What to produce: Return all the data, word for word.

[start Source excerpt]

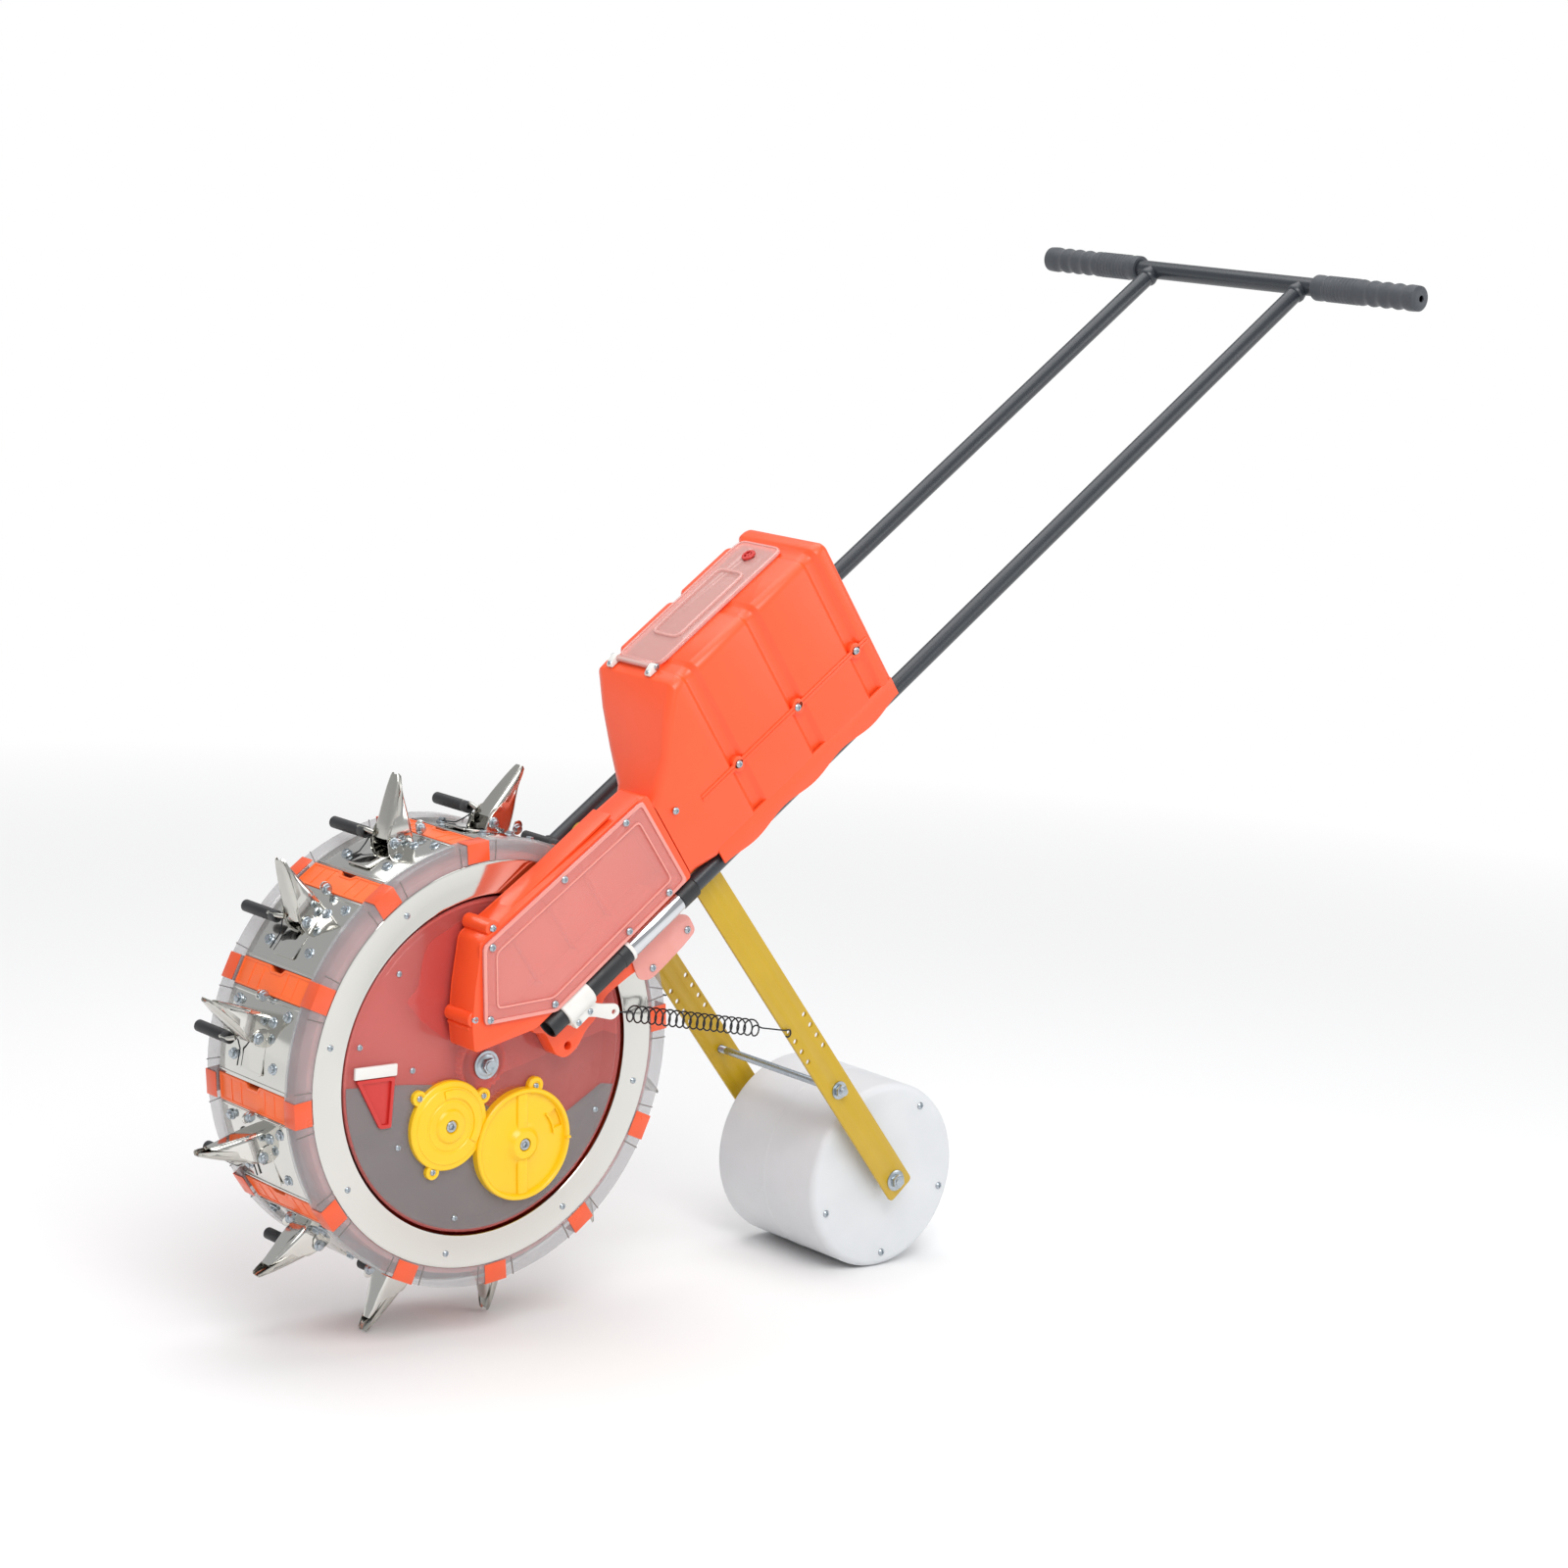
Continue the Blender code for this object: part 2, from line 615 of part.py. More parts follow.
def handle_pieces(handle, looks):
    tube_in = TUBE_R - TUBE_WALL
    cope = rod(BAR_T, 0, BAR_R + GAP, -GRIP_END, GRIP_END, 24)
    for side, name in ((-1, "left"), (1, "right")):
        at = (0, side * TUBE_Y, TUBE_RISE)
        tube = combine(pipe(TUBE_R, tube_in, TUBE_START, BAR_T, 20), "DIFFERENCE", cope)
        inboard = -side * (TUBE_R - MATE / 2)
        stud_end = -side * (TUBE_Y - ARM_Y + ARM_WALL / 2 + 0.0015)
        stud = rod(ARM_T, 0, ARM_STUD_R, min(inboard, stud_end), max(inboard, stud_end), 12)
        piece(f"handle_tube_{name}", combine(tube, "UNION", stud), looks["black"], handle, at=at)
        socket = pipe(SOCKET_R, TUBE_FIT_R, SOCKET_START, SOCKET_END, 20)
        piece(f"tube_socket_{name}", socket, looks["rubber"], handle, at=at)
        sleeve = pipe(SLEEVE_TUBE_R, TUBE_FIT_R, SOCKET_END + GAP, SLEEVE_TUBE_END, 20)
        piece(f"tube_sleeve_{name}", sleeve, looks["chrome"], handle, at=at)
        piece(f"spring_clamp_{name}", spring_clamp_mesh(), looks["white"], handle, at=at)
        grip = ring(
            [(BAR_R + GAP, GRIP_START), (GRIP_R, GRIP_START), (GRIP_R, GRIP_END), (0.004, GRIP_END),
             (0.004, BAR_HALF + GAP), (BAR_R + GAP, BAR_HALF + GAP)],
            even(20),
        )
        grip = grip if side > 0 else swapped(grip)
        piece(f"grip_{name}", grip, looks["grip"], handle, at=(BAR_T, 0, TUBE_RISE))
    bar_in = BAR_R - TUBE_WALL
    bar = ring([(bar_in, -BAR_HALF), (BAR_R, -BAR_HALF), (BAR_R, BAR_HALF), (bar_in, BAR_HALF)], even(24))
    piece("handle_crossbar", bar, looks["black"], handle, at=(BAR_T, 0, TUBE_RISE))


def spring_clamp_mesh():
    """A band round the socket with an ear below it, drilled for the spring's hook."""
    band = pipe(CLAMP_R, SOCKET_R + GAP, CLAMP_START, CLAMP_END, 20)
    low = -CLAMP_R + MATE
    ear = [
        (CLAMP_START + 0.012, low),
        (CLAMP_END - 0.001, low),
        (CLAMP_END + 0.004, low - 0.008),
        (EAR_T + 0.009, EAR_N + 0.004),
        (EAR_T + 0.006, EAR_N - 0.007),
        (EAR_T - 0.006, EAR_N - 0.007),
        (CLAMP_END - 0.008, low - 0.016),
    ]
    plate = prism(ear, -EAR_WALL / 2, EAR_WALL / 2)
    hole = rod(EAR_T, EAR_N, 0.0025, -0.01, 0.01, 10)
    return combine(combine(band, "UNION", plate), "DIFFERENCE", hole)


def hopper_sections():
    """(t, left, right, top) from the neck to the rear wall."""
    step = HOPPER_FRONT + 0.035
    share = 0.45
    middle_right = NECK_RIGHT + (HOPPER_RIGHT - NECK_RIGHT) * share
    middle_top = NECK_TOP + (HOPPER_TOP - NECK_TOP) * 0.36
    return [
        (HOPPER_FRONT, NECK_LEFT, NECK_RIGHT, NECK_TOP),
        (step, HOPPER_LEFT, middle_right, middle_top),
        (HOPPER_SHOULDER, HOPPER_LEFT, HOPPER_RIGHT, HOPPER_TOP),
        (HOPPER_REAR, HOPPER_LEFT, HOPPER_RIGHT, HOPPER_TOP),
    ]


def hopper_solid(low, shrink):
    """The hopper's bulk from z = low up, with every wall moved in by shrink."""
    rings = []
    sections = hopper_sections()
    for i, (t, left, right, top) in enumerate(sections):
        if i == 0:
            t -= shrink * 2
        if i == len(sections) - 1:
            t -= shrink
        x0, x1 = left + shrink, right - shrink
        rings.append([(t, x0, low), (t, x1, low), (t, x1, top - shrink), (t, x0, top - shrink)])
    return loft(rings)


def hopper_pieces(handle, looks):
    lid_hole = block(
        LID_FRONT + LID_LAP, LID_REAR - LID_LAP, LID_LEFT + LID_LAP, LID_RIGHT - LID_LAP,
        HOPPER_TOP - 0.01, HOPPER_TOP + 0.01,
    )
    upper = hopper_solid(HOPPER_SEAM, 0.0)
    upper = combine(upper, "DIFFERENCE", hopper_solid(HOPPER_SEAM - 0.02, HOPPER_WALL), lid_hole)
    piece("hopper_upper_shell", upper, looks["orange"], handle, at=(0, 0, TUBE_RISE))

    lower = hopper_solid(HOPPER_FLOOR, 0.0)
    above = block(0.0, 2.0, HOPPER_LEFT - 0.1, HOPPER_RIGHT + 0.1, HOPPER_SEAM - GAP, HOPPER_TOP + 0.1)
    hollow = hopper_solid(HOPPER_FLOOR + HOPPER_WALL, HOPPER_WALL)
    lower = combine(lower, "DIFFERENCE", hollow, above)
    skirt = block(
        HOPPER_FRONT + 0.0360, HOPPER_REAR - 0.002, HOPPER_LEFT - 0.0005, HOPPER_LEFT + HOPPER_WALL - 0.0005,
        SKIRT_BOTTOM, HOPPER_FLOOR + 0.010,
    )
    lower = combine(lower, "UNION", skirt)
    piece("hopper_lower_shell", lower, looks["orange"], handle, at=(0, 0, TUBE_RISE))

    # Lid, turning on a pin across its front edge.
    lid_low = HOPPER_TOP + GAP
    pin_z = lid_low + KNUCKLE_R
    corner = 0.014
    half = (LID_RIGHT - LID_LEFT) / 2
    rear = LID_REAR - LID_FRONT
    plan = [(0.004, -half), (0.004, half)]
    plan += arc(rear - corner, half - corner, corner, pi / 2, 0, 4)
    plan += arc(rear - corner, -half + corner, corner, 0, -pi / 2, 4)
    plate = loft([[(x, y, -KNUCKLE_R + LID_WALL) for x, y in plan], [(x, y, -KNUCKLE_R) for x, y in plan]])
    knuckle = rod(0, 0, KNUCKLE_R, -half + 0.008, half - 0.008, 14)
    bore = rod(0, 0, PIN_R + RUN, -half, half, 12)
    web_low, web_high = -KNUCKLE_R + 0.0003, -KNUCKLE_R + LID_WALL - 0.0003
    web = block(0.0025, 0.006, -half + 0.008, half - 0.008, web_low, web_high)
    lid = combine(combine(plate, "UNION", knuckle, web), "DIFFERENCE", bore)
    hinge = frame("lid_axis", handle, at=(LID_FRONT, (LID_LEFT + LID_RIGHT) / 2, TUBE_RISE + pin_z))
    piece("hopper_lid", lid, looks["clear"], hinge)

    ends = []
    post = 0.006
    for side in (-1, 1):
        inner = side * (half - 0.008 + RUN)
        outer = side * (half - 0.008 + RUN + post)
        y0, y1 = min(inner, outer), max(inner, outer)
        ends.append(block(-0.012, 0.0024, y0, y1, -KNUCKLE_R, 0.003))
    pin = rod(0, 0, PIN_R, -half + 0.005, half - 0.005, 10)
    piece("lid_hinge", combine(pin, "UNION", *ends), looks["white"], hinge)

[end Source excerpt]

Full solution:
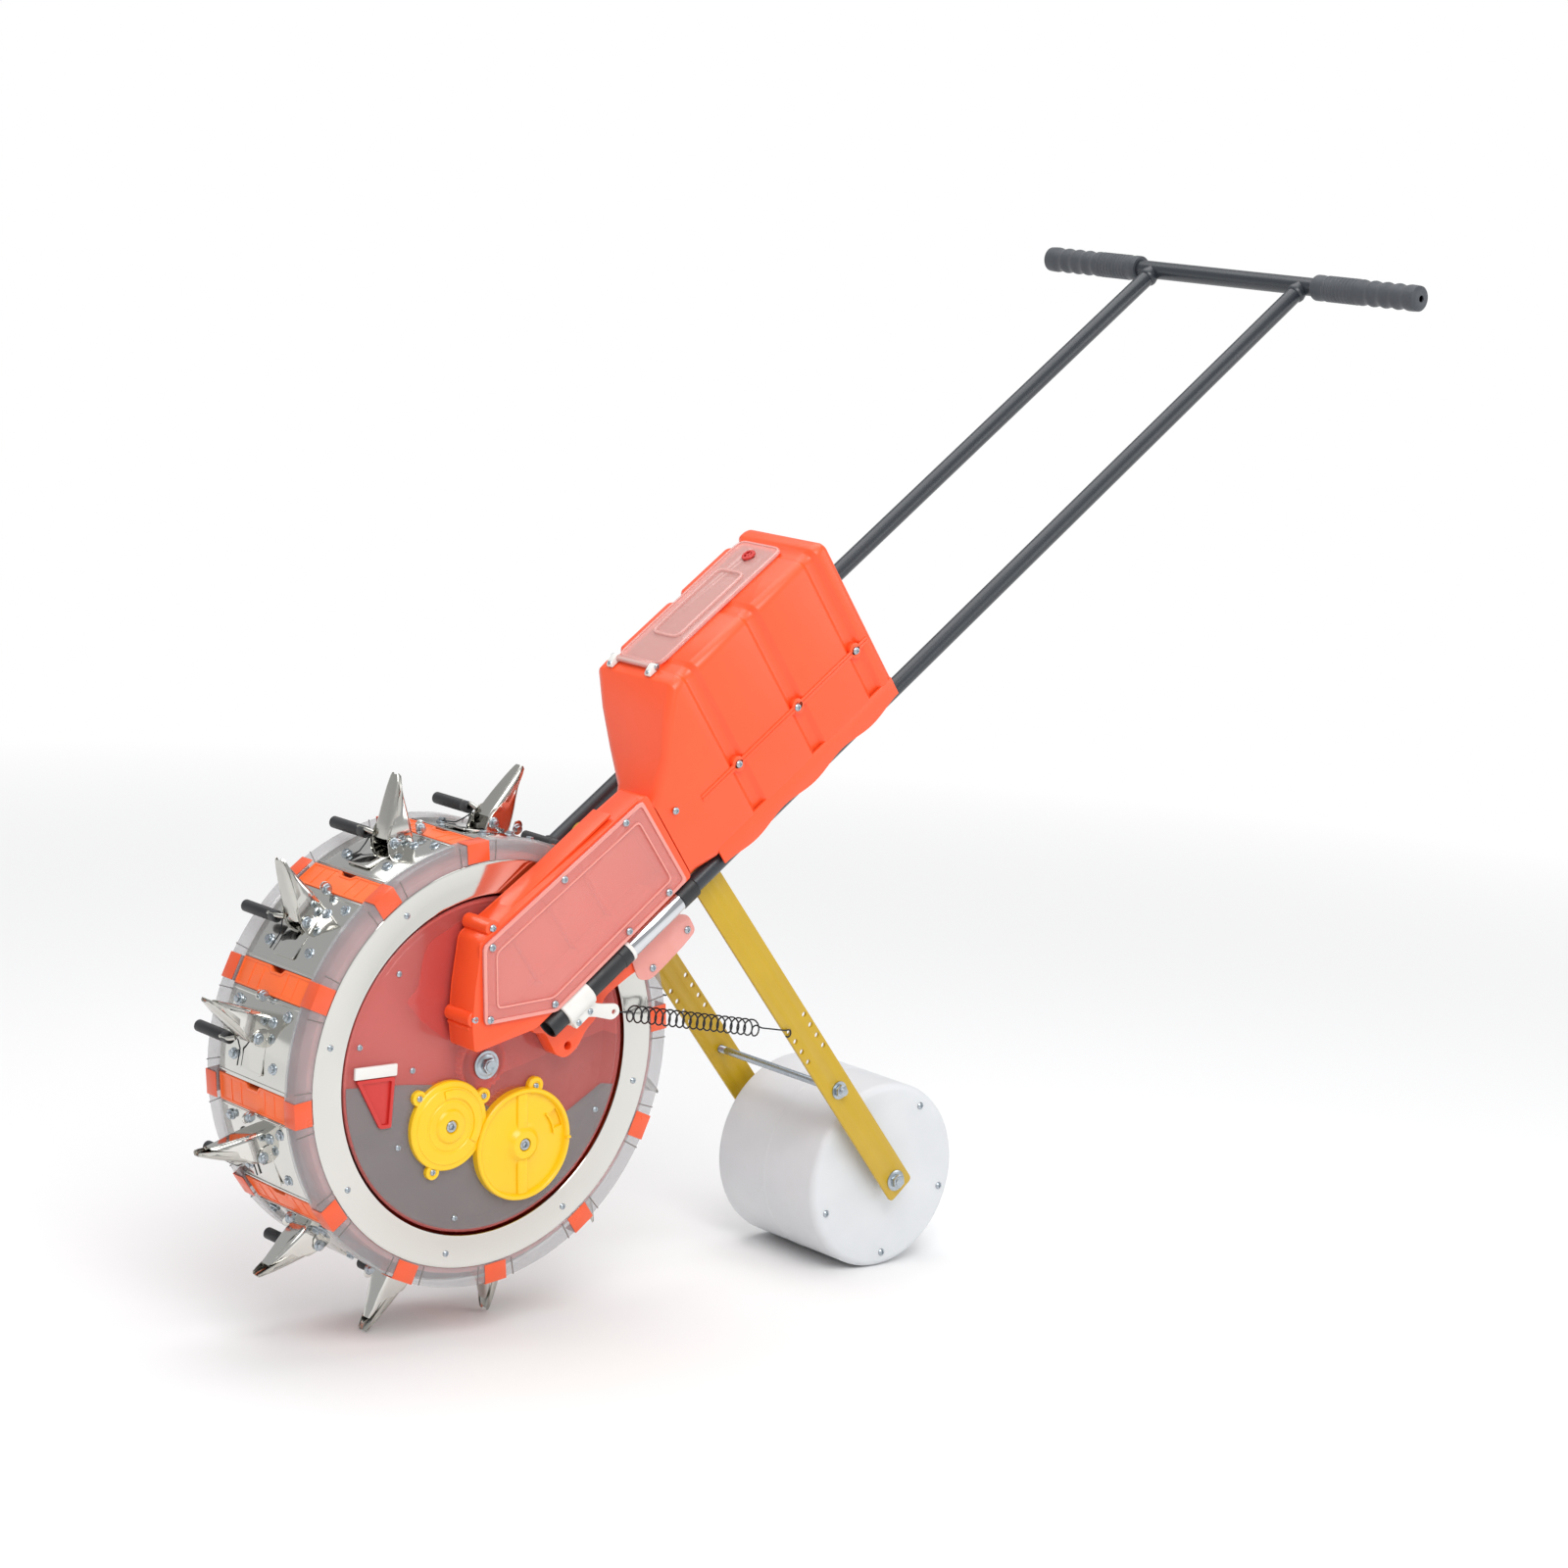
Continue the Blender code for this object: part 2, from line 615 of part.py. More parts follow.
def handle_pieces(handle, looks):
    tube_in = TUBE_R - TUBE_WALL
    cope = rod(BAR_T, 0, BAR_R + GAP, -GRIP_END, GRIP_END, 24)
    for side, name in ((-1, "left"), (1, "right")):
        at = (0, side * TUBE_Y, TUBE_RISE)
        tube = combine(pipe(TUBE_R, tube_in, TUBE_START, BAR_T, 20), "DIFFERENCE", cope)
        inboard = -side * (TUBE_R - MATE / 2)
        stud_end = -side * (TUBE_Y - ARM_Y + ARM_WALL / 2 + 0.0015)
        stud = rod(ARM_T, 0, ARM_STUD_R, min(inboard, stud_end), max(inboard, stud_end), 12)
        piece(f"handle_tube_{name}", combine(tube, "UNION", stud), looks["black"], handle, at=at)
        socket = pipe(SOCKET_R, TUBE_FIT_R, SOCKET_START, SOCKET_END, 20)
        piece(f"tube_socket_{name}", socket, looks["rubber"], handle, at=at)
        sleeve = pipe(SLEEVE_TUBE_R, TUBE_FIT_R, SOCKET_END + GAP, SLEEVE_TUBE_END, 20)
        piece(f"tube_sleeve_{name}", sleeve, looks["chrome"], handle, at=at)
        piece(f"spring_clamp_{name}", spring_clamp_mesh(), looks["white"], handle, at=at)
        grip = ring(
            [(BAR_R + GAP, GRIP_START), (GRIP_R, GRIP_START), (GRIP_R, GRIP_END), (0.004, GRIP_END),
             (0.004, BAR_HALF + GAP), (BAR_R + GAP, BAR_HALF + GAP)],
            even(20),
        )
        grip = grip if side > 0 else swapped(grip)
        piece(f"grip_{name}", grip, looks["grip"], handle, at=(BAR_T, 0, TUBE_RISE))
    bar_in = BAR_R - TUBE_WALL
    bar = ring([(bar_in, -BAR_HALF), (BAR_R, -BAR_HALF), (BAR_R, BAR_HALF), (bar_in, BAR_HALF)], even(24))
    piece("handle_crossbar", bar, looks["black"], handle, at=(BAR_T, 0, TUBE_RISE))


def spring_clamp_mesh():
    """A band round the socket with an ear below it, drilled for the spring's hook."""
    band = pipe(CLAMP_R, SOCKET_R + GAP, CLAMP_START, CLAMP_END, 20)
    low = -CLAMP_R + MATE
    ear = [
        (CLAMP_START + 0.012, low),
        (CLAMP_END - 0.001, low),
        (CLAMP_END + 0.004, low - 0.008),
        (EAR_T + 0.009, EAR_N + 0.004),
        (EAR_T + 0.006, EAR_N - 0.007),
        (EAR_T - 0.006, EAR_N - 0.007),
        (CLAMP_END - 0.008, low - 0.016),
    ]
    plate = prism(ear, -EAR_WALL / 2, EAR_WALL / 2)
    hole = rod(EAR_T, EAR_N, 0.0025, -0.01, 0.01, 10)
    return combine(combine(band, "UNION", plate), "DIFFERENCE", hole)


def hopper_sections():
    """(t, left, right, top) from the neck to the rear wall."""
    step = HOPPER_FRONT + 0.035
    share = 0.45
    middle_right = NECK_RIGHT + (HOPPER_RIGHT - NECK_RIGHT) * share
    middle_top = NECK_TOP + (HOPPER_TOP - NECK_TOP) * 0.36
    return [
        (HOPPER_FRONT, NECK_LEFT, NECK_RIGHT, NECK_TOP),
        (step, HOPPER_LEFT, middle_right, middle_top),
        (HOPPER_SHOULDER, HOPPER_LEFT, HOPPER_RIGHT, HOPPER_TOP),
        (HOPPER_REAR, HOPPER_LEFT, HOPPER_RIGHT, HOPPER_TOP),
    ]


def hopper_solid(low, shrink):
    """The hopper's bulk from z = low up, with every wall moved in by shrink."""
    rings = []
    sections = hopper_sections()
    for i, (t, left, right, top) in enumerate(sections):
        if i == 0:
            t -= shrink * 2
        if i == len(sections) - 1:
            t -= shrink
        x0, x1 = left + shrink, right - shrink
        rings.append([(t, x0, low), (t, x1, low), (t, x1, top - shrink), (t, x0, top - shrink)])
    return loft(rings)


def hopper_pieces(handle, looks):
    lid_hole = block(
        LID_FRONT + LID_LAP, LID_REAR - LID_LAP, LID_LEFT + LID_LAP, LID_RIGHT - LID_LAP,
        HOPPER_TOP - 0.01, HOPPER_TOP + 0.01,
    )
    upper = hopper_solid(HOPPER_SEAM, 0.0)
    upper = combine(upper, "DIFFERENCE", hopper_solid(HOPPER_SEAM - 0.02, HOPPER_WALL), lid_hole)
    piece("hopper_upper_shell", upper, looks["orange"], handle, at=(0, 0, TUBE_RISE))

    lower = hopper_solid(HOPPER_FLOOR, 0.0)
    above = block(0.0, 2.0, HOPPER_LEFT - 0.1, HOPPER_RIGHT + 0.1, HOPPER_SEAM - GAP, HOPPER_TOP + 0.1)
    hollow = hopper_solid(HOPPER_FLOOR + HOPPER_WALL, HOPPER_WALL)
    lower = combine(lower, "DIFFERENCE", hollow, above)
    skirt = block(
        HOPPER_FRONT + 0.0360, HOPPER_REAR - 0.002, HOPPER_LEFT - 0.0005, HOPPER_LEFT + HOPPER_WALL - 0.0005,
        SKIRT_BOTTOM, HOPPER_FLOOR + 0.010,
    )
    lower = combine(lower, "UNION", skirt)
    piece("hopper_lower_shell", lower, looks["orange"], handle, at=(0, 0, TUBE_RISE))

    # Lid, turning on a pin across its front edge.
    lid_low = HOPPER_TOP + GAP
    pin_z = lid_low + KNUCKLE_R
    corner = 0.014
    half = (LID_RIGHT - LID_LEFT) / 2
    rear = LID_REAR - LID_FRONT
    plan = [(0.004, -half), (0.004, half)]
    plan += arc(rear - corner, half - corner, corner, pi / 2, 0, 4)
    plan += arc(rear - corner, -half + corner, corner, 0, -pi / 2, 4)
    plate = loft([[(x, y, -KNUCKLE_R + LID_WALL) for x, y in plan], [(x, y, -KNUCKLE_R) for x, y in plan]])
    knuckle = rod(0, 0, KNUCKLE_R, -half + 0.008, half - 0.008, 14)
    bore = rod(0, 0, PIN_R + RUN, -half, half, 12)
    web_low, web_high = -KNUCKLE_R + 0.0003, -KNUCKLE_R + LID_WALL - 0.0003
    web = block(0.0025, 0.006, -half + 0.008, half - 0.008, web_low, web_high)
    lid = combine(combine(plate, "UNION", knuckle, web), "DIFFERENCE", bore)
    hinge = frame("lid_axis", handle, at=(LID_FRONT, (LID_LEFT + LID_RIGHT) / 2, TUBE_RISE + pin_z))
    piece("hopper_lid", lid, looks["clear"], hinge)

    ends = []
    post = 0.006
    for side in (-1, 1):
        inner = side * (half - 0.008 + RUN)
        outer = side * (half - 0.008 + RUN + post)
        y0, y1 = min(inner, outer), max(inner, outer)
        ends.append(block(-0.012, 0.0024, y0, y1, -KNUCKLE_R, 0.003))
    pin = rod(0, 0, PIN_R, -half + 0.005, half - 0.005, 10)
    piece("lid_hinge", combine(pin, "UNION", *ends), looks["white"], hinge)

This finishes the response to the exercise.